Majority - Judge Wardlaw

Yes, a court has specific personal jurisdiction over the e-commerce platform. The exercise of jurisdiction is proper because Shopify’s allegedly tortious actions deliberately targeted Briskin in California. Applying the Calder effects test, Shopify committed an intentional act (installing cookies and collecting data) that it knew would cause harm (privacy violations) in California. The crucial 'express aiming' prong is satisfied because Shopify used geolocation technology to know Briskin was in California when it directed its tortious conduct at his device. This case overrules the precedent from AMA Multimedia, LLC v. Wanat that required a plaintiff to show 'differential targeting' or a 'forum-specific focus' to establish express aiming, as such a rule would perversely allow nationwide companies to evade jurisdiction everywhere. Unlike in Walden v. Fiore, Shopify's conduct of installing software on a device was a direct electronic contact with the forum state itself, not merely contact with a resident who happened to be connected to the forum.


Concurring - Judge Collins

Yes, jurisdiction is proper, but the analysis should be more direct. The case is not about the 'effects' of out-of-state conduct, but rather about tortious conduct that Shopify itself committed within California. When Shopify's software, by design, intercepted data and installed cookies on a device physically located in California, it committed an 'automated tort' within the forum state. This direct, in-state tortious activity is sufficient to establish minimum contacts. The court correctly overruled the 'differential targeting' requirement, and should go further to discard the confusing 'something more' than an interactive website test from prior Ninth Circuit precedent.

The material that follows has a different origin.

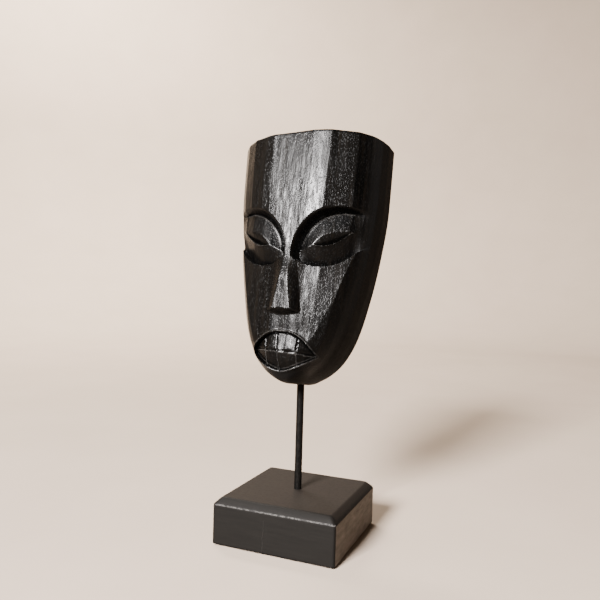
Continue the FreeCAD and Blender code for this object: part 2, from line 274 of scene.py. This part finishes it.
def ripple(x, h, x_size, h_size, seed):
    """Smooth random unevenness between -1 and 1, with lumps of the given size."""
    n = RIPPLE_CELLS
    grid = np.random.default_rng(seed).uniform(-1, 1, (n, n))
    u, v = x / x_size + RIPPLE_START[0], h / h_size + RIPPLE_START[1]
    i, j = np.floor(u).astype(int), np.floor(v).astype(int)
    fu, fv = u - i, v - j
    fu, fv = fu * fu * (3 - 2 * fu), fv * fv * (3 - 2 * fv)
    a = grid[i % n, j % n] * (1 - fu) + grid[(i + 1) % n, j % n] * fu
    b = grid[i % n, (j + 1) % n] * (1 - fu) + grid[(i + 1) % n, (j + 1) % n] * fu
    return a * (1 - fv) + b * fv


def lumps(x, h, rows):
    """Several sizes of unevenness together, in mm."""
    return sum(height * ripple(x, h, across, along, seed) for height, across, along, seed in rows)


def bead(distance, height, place, half):
    """The height of a raised line that follows an edge at a distance."""
    return height * np.exp(-((distance - place) / half) ** 2)


# ---- The mask's surface ----------------------------------------------------------------------------------
def log_y(x, h):
    """The plain rounded log's front, at x and h."""
    power = SIDE_POWER_CHIN + (SIDE_POWER_TOP - SIDE_POWER_CHIN) * np.clip(h / MASK_HEIGHT, 0, 1)
    share = np.clip(np.abs(x) / np.maximum(read_table(SECTIONS, 1, h), 0.01), 0, 1)
    return BACK_Y - read_table(SECTIONS, 2, h) * (1 - share ** power) ** (1 / FRONT_POWER)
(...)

Concurring - Judge Bumatay

Yes, jurisdiction is proper based on an originalist understanding of the Due Process Clause. The historical touchstone for jurisdiction is 'physical presence.' For modern corporations operating in cyberspace, the analysis should focus on whether their activities are analogous to physical presence. Here, Shopify's activities—including data collection, ongoing tracking, and maintaining physical operations in California—are sufficiently analogous to physical presence to justify jurisdiction without needing to resort to a 'differential targeting' analysis.

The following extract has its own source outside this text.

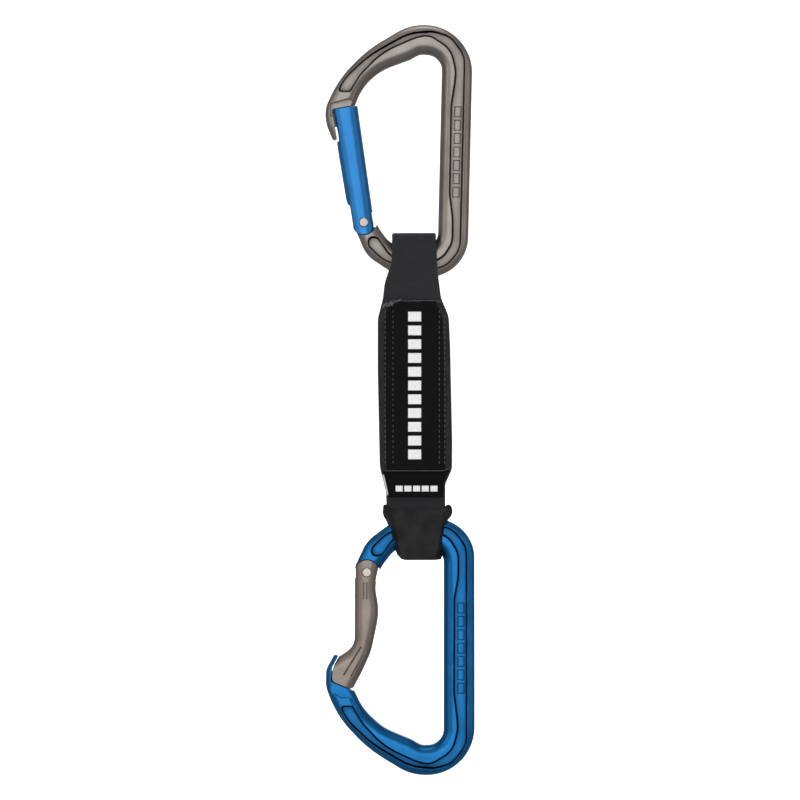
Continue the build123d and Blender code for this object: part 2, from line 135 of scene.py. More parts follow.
# ---- materials -----------------------------------------------------------------------------
class Graph:
    """A material and the few calls that its node trees are written with."""

    def __init__(self, name):
        self.material = bpy.data.materials.new(name)
        self.material.use_nodes = True
        self.tree = self.material.node_tree
        self.surface = self.tree.nodes["Principled BSDF"]

    def add(self, kind, inputs=None, **settings):
        node = self.tree.nodes.new("ShaderNode" + kind)
        for key, value in settings.items():
            setattr(node, key, value)
        for socket, value in (inputs or {}).items():
            self.put(node, socket, value)
        return node

    def put(self, node, socket, value):
        if isinstance(value, bpy.types.NodeSocket):
            self.tree.links.new(value, node.inputs[socket])
        else:
            node.inputs[socket].default_value = value

    def set(self, **sockets):
        for socket, value in sockets.items():
            self.put(self.surface, socket.replace("_", " "), value)

    def math(self, operation, a, b=0.0, clamp=False):
        return self.add("Math", {0: a, 1: b}, operation=operation, use_clamp=clamp).outputs[0]

    def noise(self, place, scale, detail=2.0, rough=0.5):
        inputs = {"Vector": place, "Scale": scale, "Detail": detail, "Roughness": rough}
        return self.add("TexNoise", inputs).outputs["Fac"]

    def stretch(self, place, scale):
        return self.add("Mapping", {"Vector": place, "Scale": scale}).outputs[0]

    def local(self, vector):
        """A direction turned into the piece's own frame, so that it follows each pose."""
        turn = {"vector_type": "NORMAL", "convert_from": "WORLD", "convert_to": "OBJECT"}
        return self.add("VectorTransform", {0: vector}, **turn).outputs[0]

    def mix(self, factor, a, b):
        node = self.add("Mix", data_type="RGBA")
        self.put(node, 0, factor)
        self.put(node, 6, a)
        self.put(node, 7, b)
        return node.outputs[2]

    def ramp(self, value, low, high, out_low=0.0, out_high=1.0):
        inputs = {0: value, 1: low, 2: high, 3: out_low, 4: out_high}
        return self.add("MapRange", inputs, clamp=True).outputs[0]

    def bump(self, height, distance, strength=1.0, normal=None):
        inputs = {"Height": height, "Distance": distance, "Strength": strength}
        if normal is not None:
            inputs["Normal"] = normal
        return self.add("Bump", inputs).outputs[0]


def rgb(red, green, blue):
    """Colour from the values of a colour picker, 0 to 255, made linear."""
    def linear(value):
        value = value / 255
        return value / 12.92 if value <= 0.04045 else ((value + 0.055) / 1.055) ** 2.4
    return (linear(red), linear(green), linear(blue), 1.0)


PAINTED_PIT_SHADE = (0.0015, 0.0015, 0.002, 1.0)    # painted shade on the walls of the forged pockets
PRINT_INK = rgb(198, 198, 200)


def anodised(name, colour, deep, worn, roughness):
    """Tumbled and anodised aluminium: grain, faint mottling, painted shade in recesses, pale worn
    edges.
    """
    g = Graph(name)
    place = g.add("TexCoord").outputs["Object"]
    mottling = g.noise(place, 130, 4)
    grain = g.noise(place, 2600, 3, 0.6)
    drawn = g.noise(g.stretch(place, (1.0, 1.0, 0.06)), 2200, 2)
    shade = g.ramp(mottling, 0.32, 0.7, 0.0, 0.22)
    base = g.mix(shade, colour, deep)
    # Painted shade: hollows found by ambient occlusion are darkened towards the deep colour.
    occlusion = g.add("AmbientOcclusion", {"Distance": 2.6 * MM}, samples=6, only_local=True)
    hollow = occlusion.outputs["AO"]
    base = g.mix(g.ramp(hollow, 0.42, 0.92, 0.92, 0.0), base, deep)
    # Sunken walls that don't face front or back get painted near-black shade, the dark of a
    # pocket's edge.
    flat = g.add("NewGeometry").outputs["True Normal"]
    facing = g.math("ABSOLUTE", g.add("SeparateXYZ", {0: g.local(flat)}).outputs[1])
    sunk = g.ramp(hollow, 0.86, 0.98, 1.0, 0.0)
    wall = g.math("MULTIPLY", g.ramp(facing, 0.5, 0.8, 1.0, 0.0), sunk)
    # Painted shade: everything sunk into a pocket, such as its web, is darkened a little more.
    base = g.mix(g.math("MULTIPLY", sunk, 0.22), base, deep)
    base = g.mix(g.math("MULTIPLY", wall, 0.97), base, PAINTED_PIT_SHADE)
    # Convex edges, where the rounded and the plain normal part, are rubbed pale.
    rounded = g.add("Bevel", {"Radius": 0.3 * MM}, samples=4).outputs[0]
    normal = g.add("NewGeometry").outputs["Normal"]
    agree = g.add("VectorMath", {0: rounded, 1: normal}, operation="DOT_PRODUCT").outputs["Value"]
    edge = g.ramp(g.math("SUBTRACT", 1.0, agree), 0.004, 0.08)
    rubbed = g.math("MULTIPLY", edge, g.ramp(g.noise(place, 420, 5), 0.4, 0.65), True)
    convex = g.math("MULTIPLY", rubbed, g.ramp(hollow, 0.8, 0.98), True)
    base = g.mix(g.math("MULTIPLY", convex, 0.45), base, worn)
    scratch = g.noise(g.stretch(place, (1.0, 1.0, 0.03)), 5200, 1)
    gloss = g.ramp(grain, 0.25, 0.75, roughness - 0.05, roughness + 0.07)
    gloss = g.math("ADD", gloss, g.ramp(scratch, 0.68, 0.8, 0.0, -0.09))
    height = g.math("ADD", grain, g.math("MULTIPLY", drawn, 0.5))
    g.set(Base_Color=base, Metallic=0.93, Roughness=gloss,
          Normal=g.bump(height, 0.012 * MM, 0.55, rounded))
    return g.material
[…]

Dissenting - Judge Callahan

No, the court lacks specific personal jurisdiction over Shopify. The majority's holding improperly focuses on the plaintiff's location rather than the defendant's contacts with the forum state itself, contrary to the Supreme Court's holding in Walden v. Fiore. Shopify's contact was with Briskin's device, a contact that would have been identical regardless of where Briskin was located; his presence in California was merely a fortuitous circumstance. This decision creates an unworkable 'traveling cookie' rule, where jurisdiction follows the plaintiff anywhere they go, which impermissibly allows the plaintiff's unilateral activity to drive the jurisdictional analysis. The proper inquiry might have been about general jurisdiction based on Shopify's broader presence in California, but that was not the issue before the court.



Analysis:

This en banc decision significantly reshapes specific personal jurisdiction doctrine in the Ninth Circuit for e-commerce and internet platforms. By formally overruling the 'differential targeting' requirement, the court has made it more difficult for nationwide companies to argue that their ubiquitous presence insulates them from jurisdiction in any particular state. The holding clarifies that a defendant's knowledge of a user's location, coupled with allegedly tortious electronic acts directed at that user, constitutes sufficient 'express aiming' toward the forum. This will likely expand the ability of plaintiffs to bring privacy and data-related lawsuits against large tech companies in their home states, aligning the circuit's jurisprudence with the Supreme Court's reasoning in Ford Motor Co. that a company serving a national market can be sued where its activities cause injury.